With the back-drop of house music, there seemed to be a natural flow between New York’s ballroom community and the Starlite. Drag-balls are underground pageants in which (mostly black and gay) contestants vogue, “walk” and dance for trophies — most famously depicted in 1990’s Paris is Burning, but also celebrated today in pop-culture with shows like Rupaul’s Drag Race.
“This was gay Brooklyn in the 80s and 90s, of course there was a flow between the ballroom scene and the Starlite,” says the woman seated next to me. She also counters that this would have been before Paris is Burning. Before Madonna co-opted “voguing.” At the time those things seemed to mark the end of an era for those in the ballroom scene, but yet, as the balls taking place in New York every year highlight, the show keeps going on.
During that moment of the film where Lady Jasmine collapses mid-song, it’s unclear whether the graceful melt-down is because of her HIV positive status, or because of the imminent close of The Starlite. But either way, it is cathartic. The audience feels it.

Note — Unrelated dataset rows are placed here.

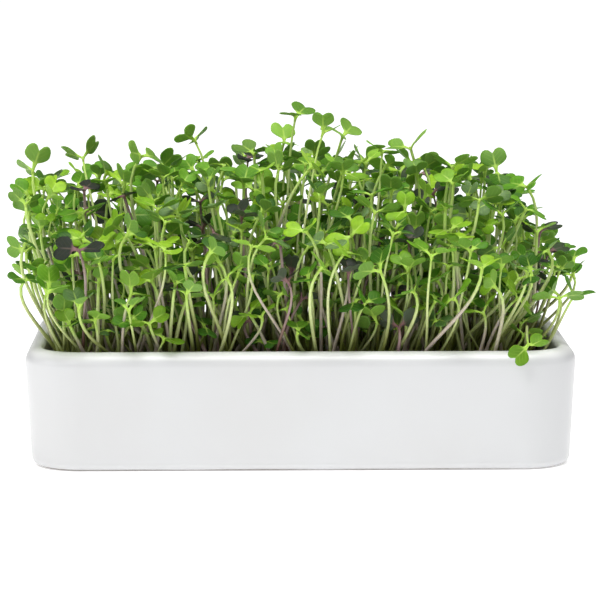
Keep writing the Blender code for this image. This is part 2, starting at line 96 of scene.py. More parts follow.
def arc(centre_inset, centre_z, radius, start, end):
    """Points of the wall's section round an edge; angles in degrees, 0 towards the outside."""
    points = []
    for step in range(ARC_STEPS + 1):
        angle = math.radians(start + (end - start) * step / ARC_STEPS)
        points.append((centre_inset - radius * math.cos(angle), centre_z + radius * math.sin(angle)))
    return points


def straight(start, end):
    """Points of the wall's section between two arcs, without its ends."""
    return [(start[0] + (end[0] - start[0]) * step / WALL_STEPS,
             start[1] + (end[1] - start[1]) * step / WALL_STEPS) for step in range(1, WALL_STEPS)]


def tray_section():
    """The wall's section as (inset, z), from under the base, over the rim, to the inner floor."""
    foot = arc(OUTER_DRAFT + FOOT_FILLET, FOOT_FILLET, FOOT_FILLET, -90, 0)
    outer_rim = arc(RIM_OUTER_ROUND, TRAY_HEIGHT - RIM_OUTER_ROUND, RIM_OUTER_ROUND, 0, 90)
    inner_rim = arc(WALL - RIM_INNER_ROUND, TRAY_HEIGHT - RIM_INNER_ROUND, RIM_INNER_ROUND, 90, 180)
    floor = arc(WALL + INNER_DRAFT + FLOOR_FILLET, BASE_THICKNESS + FLOOR_FILLET, FLOOR_FILLET, 0, -90)
    return (foot + straight(foot[-1], outer_rim[0]) + outer_rim + inner_rim[1:]
            + straight(inner_rim[-1], floor[0]) + floor)


def warped(point):
    """The point moved sideways with the wall's warp, which fades out towards the base.

    The waves are in radians per metre.
    """
    share = min(1, point.z / (TRAY_HEIGHT - RIM_OUTER_ROUND))
    wave_x = math.sin(point.y * 60 + 0.7) + 0.4 * math.sin(point.x * 75)
    wave_y = math.sin(point.x * 41 + 2.2) + 0.5 * math.cos(point.x * 88 + point.y * 50)
    return point + Vector((wave_x, wave_y, 0)) * (KILN_WARP * share / WARP_PEAK)


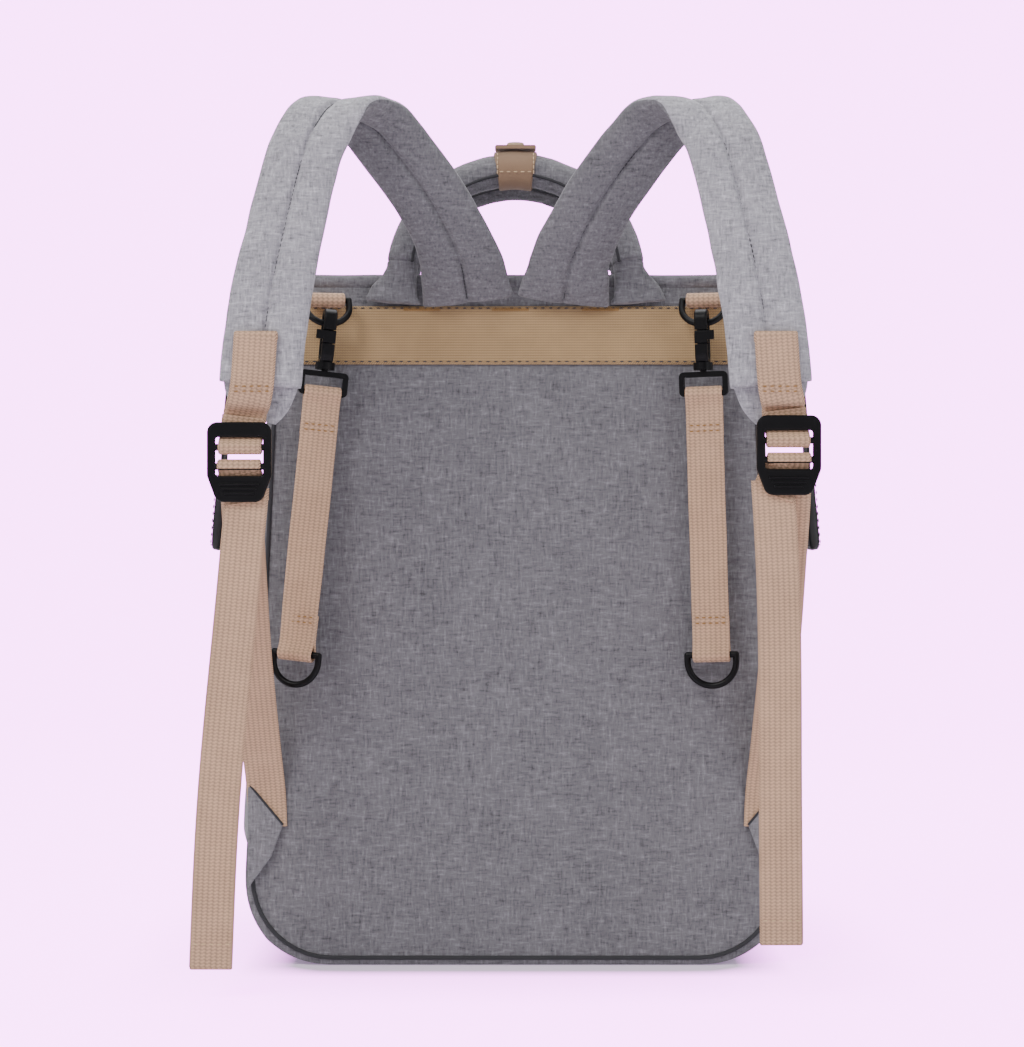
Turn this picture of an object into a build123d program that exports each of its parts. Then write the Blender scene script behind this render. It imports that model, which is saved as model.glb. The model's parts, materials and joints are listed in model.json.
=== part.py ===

And it is this sort of genuine display emotion that, during the discussion, Starlite patrons keep bringing up. The moderator summed this motion up: “Starlite was authentic, and I think that it what we felt and are all describing. When you walked in, people wanted to hear your story; they cared what you had to say. It was a different kind of social interaction. ”
It was touching, though somewhat bittersweet, that this rings true for the white people in the audience as well, as it is gentrification of the largely black neighborhood that the (white) film-makers partially blame in Starlite’s close.
The bartender describes his last night during the discussion. It was a karaoke night, always popular at Starlite. He locked up and walked down the street, but didn’t look back: “it was the end of an era.”